At closing bell, the benchmark Shanghai Composite Index advanced 0.4%, or 14.52 points, to 3,628.49. The Shenzhen Composite Index, which tracks stocks on China's second exchange, fell 0.25%, or 6 points, to 2,440.05. The blue-chip CSI300 index declined 0.7%, or 34.17 points, to 4,821.77.
Global market turmoil surrounding the developer intensified in the past trading sessions as investors interpreted Chinese government's silence hitherto on the distressed firm as a lack of official support. Investors sentiments soothed on Wednesday after Evergrande unit Hengda announced it will make a coupon payment on its domestic bonds on Thursday. Over the holiday, property and banking stocks slumped in the Hong Kong market due to growing risks of defaults at Chinese property developers and concerns that Beijing's "common prosperity" agenda would also include Hong Kong real estate names.
The People's Bank of China on Wednesday injected substantially more liquidity into the markets through reverse repurchase agreements, or buying short-term bonds from some commercial lenders so banks have more cash on hand. China on Wednesday also kept its benchmark lending rate unchanged, with the one-year loan prime rate (LPR) held steady at 3.85%. The five-year LPR remained at 4.65%.
Shares of energy companies gained after Chinese leader Xi Jinping statement that China would not build new coal-fired power projects abroad, meanwhile, the state planner said it had sent out teams to ensure energy supply and price stabilization measures had been implemented.

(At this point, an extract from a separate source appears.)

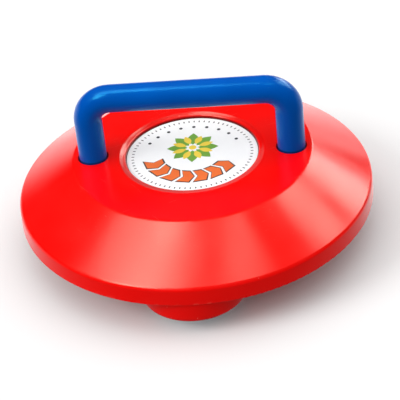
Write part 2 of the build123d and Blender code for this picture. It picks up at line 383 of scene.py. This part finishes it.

CURRENCY NEWS: China's yuan was tad lower against the U.S. dollar on Wednesday after softer mid-point fixing by central bank. Prior to market opening, the People's Bank of China (PBOC) set the midpoint rate CNY=PBOC at 6.4693 per dollar, weaker by 0.26% than the previous fix of 6.4527. In the spot market, the yuan CNY=CFXS was stood at 6.4714, down by 0.08% or 53 pips from the previous late session close of 6.4661.